**Given exercise:**
From the listing, collect all lines containing the word "import".

Data entries:
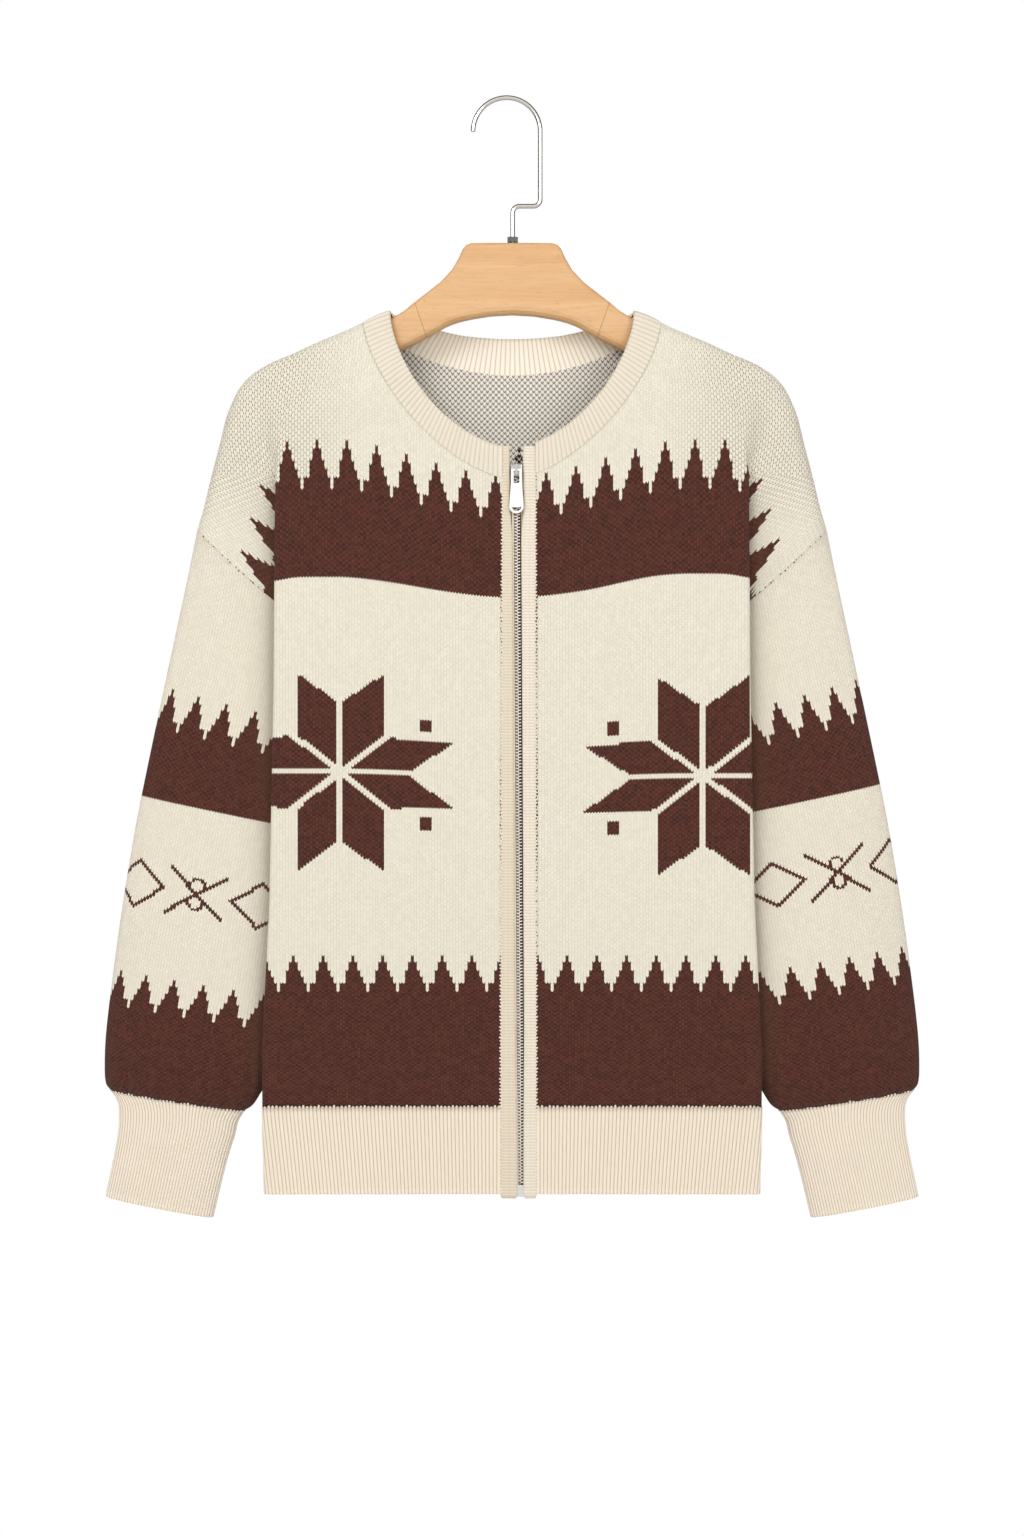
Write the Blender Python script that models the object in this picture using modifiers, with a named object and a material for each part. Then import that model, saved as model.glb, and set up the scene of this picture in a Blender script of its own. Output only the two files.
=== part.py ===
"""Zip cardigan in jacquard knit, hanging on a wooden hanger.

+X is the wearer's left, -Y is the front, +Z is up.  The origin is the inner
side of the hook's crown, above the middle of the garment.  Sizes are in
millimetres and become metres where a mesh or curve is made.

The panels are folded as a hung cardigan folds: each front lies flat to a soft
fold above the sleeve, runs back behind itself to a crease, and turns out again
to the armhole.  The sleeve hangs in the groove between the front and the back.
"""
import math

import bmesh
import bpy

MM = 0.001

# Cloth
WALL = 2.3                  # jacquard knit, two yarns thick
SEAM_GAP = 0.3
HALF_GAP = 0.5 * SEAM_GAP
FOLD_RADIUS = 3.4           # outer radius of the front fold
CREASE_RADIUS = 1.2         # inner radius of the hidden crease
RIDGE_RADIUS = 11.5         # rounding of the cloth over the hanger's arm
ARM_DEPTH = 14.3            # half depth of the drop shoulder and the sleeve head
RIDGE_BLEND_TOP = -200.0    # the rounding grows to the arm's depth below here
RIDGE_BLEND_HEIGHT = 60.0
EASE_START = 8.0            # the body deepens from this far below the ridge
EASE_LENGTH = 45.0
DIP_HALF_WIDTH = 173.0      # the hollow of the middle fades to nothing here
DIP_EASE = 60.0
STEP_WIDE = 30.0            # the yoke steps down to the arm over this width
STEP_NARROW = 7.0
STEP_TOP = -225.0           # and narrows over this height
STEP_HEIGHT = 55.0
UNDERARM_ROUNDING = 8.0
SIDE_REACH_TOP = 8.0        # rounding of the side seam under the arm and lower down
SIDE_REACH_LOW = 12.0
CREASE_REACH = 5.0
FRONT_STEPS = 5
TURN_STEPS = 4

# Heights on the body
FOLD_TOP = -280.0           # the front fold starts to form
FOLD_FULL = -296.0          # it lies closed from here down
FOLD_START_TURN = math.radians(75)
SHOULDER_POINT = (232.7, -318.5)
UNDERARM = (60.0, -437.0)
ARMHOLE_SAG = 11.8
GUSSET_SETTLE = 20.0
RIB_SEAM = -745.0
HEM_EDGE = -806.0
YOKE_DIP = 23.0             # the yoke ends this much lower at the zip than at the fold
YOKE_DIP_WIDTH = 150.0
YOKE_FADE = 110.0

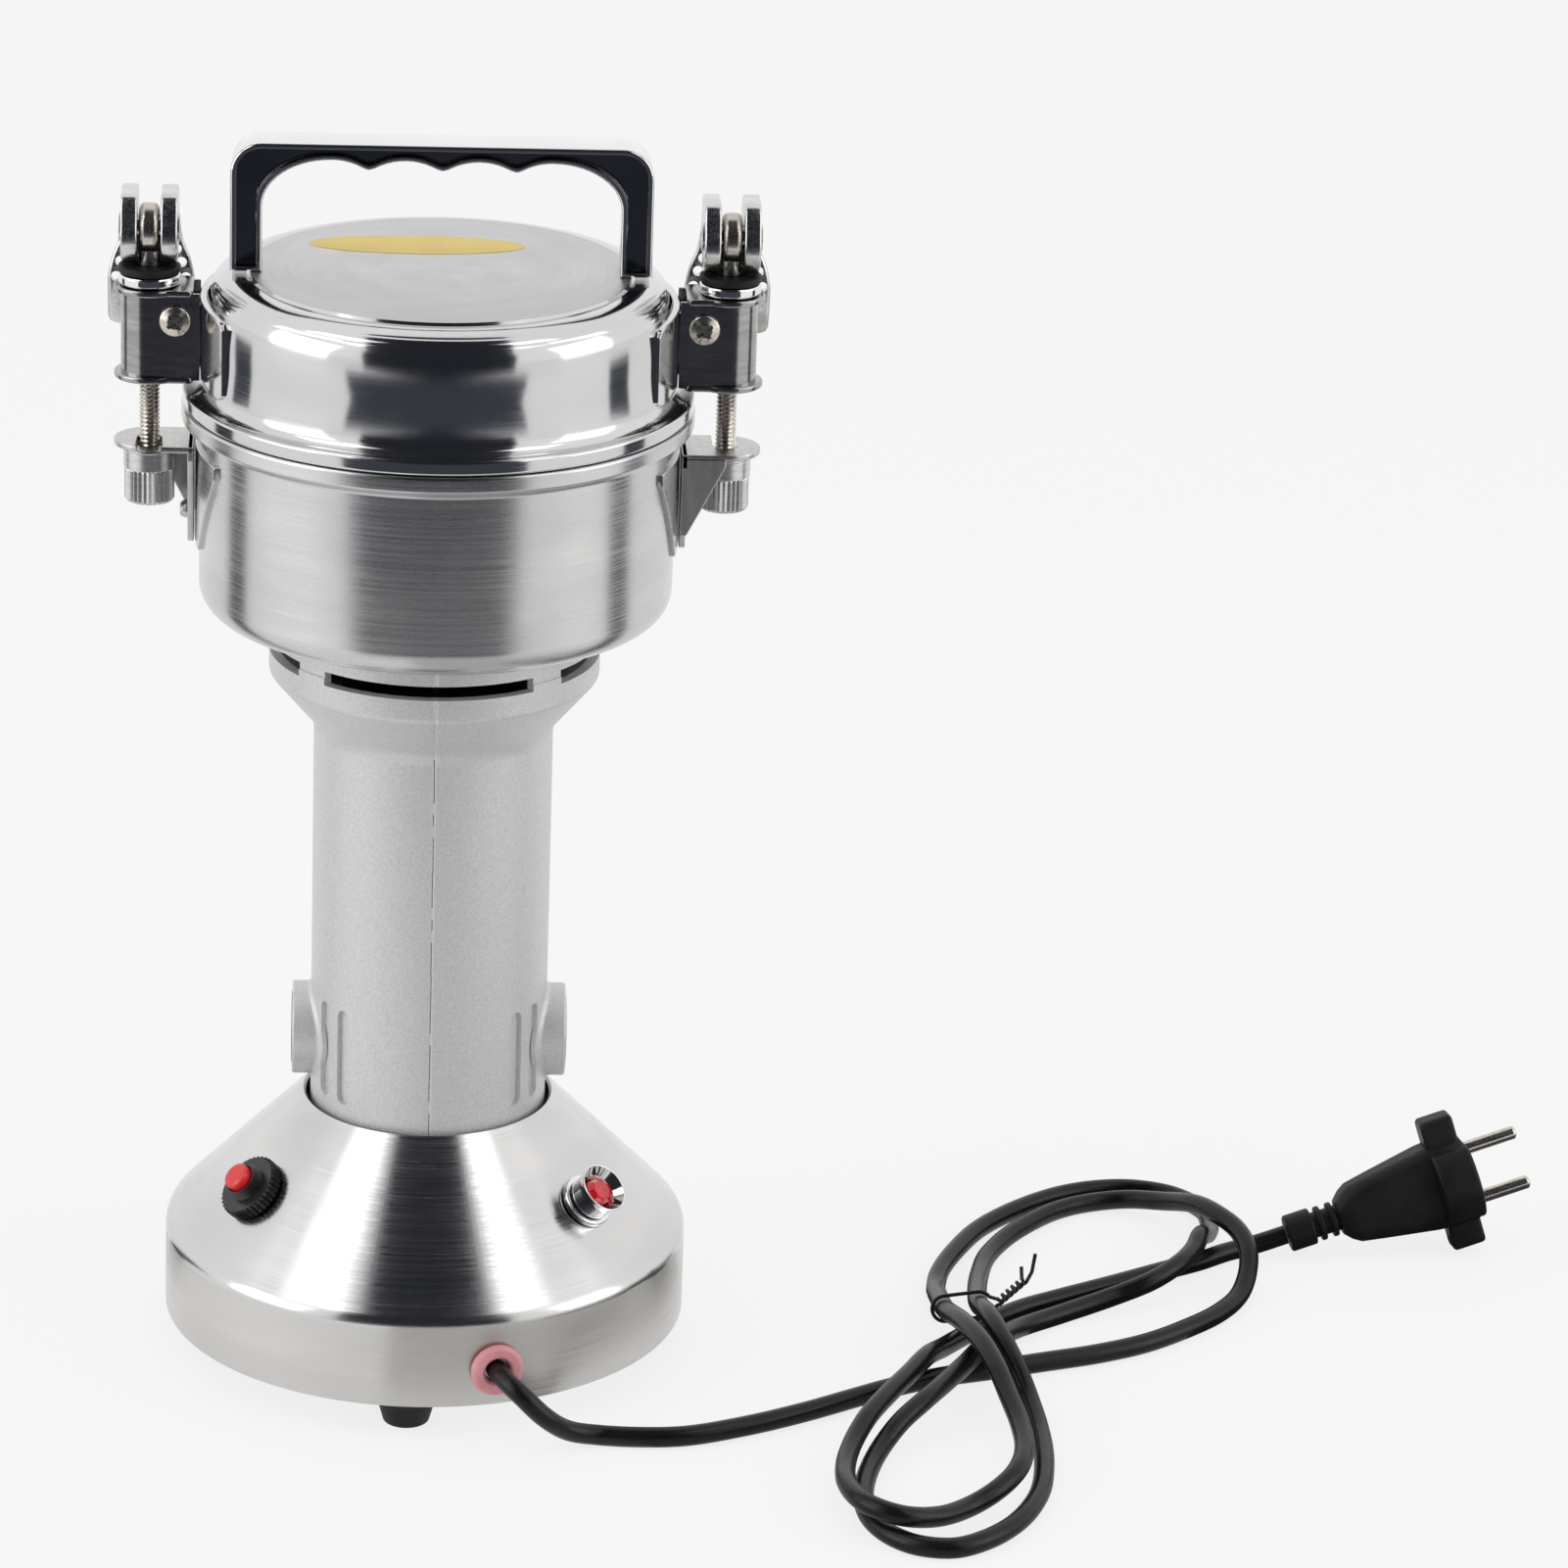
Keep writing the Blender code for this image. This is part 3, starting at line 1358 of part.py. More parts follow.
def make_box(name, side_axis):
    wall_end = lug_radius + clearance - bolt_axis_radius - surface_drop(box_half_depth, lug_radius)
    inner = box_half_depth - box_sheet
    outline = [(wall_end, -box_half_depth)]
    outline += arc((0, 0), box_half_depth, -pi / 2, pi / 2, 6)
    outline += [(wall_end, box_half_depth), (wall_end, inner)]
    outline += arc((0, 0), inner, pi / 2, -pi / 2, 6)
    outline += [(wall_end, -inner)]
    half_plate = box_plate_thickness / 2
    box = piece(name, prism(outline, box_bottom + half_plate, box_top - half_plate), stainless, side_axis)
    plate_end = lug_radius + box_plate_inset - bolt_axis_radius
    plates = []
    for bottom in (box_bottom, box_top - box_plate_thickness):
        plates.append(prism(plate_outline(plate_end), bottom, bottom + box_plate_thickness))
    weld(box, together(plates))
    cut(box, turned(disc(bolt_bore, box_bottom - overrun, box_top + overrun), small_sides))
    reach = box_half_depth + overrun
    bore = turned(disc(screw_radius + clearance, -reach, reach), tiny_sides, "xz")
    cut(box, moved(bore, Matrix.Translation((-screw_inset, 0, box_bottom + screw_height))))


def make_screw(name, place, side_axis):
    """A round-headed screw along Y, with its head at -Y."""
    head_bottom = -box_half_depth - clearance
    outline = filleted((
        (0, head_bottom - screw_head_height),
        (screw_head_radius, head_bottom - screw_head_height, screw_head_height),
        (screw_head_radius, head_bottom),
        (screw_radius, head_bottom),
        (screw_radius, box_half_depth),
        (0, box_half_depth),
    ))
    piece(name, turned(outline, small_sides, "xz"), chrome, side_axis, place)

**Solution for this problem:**
Write the Blender Python script that models the object in this picture using modifiers, with a named object and a material for each part. Then import that model, saved as model.glb, and set up the scene of this picture in a Blender script of its own. Output only the two files.
import math
import bmesh
import bpy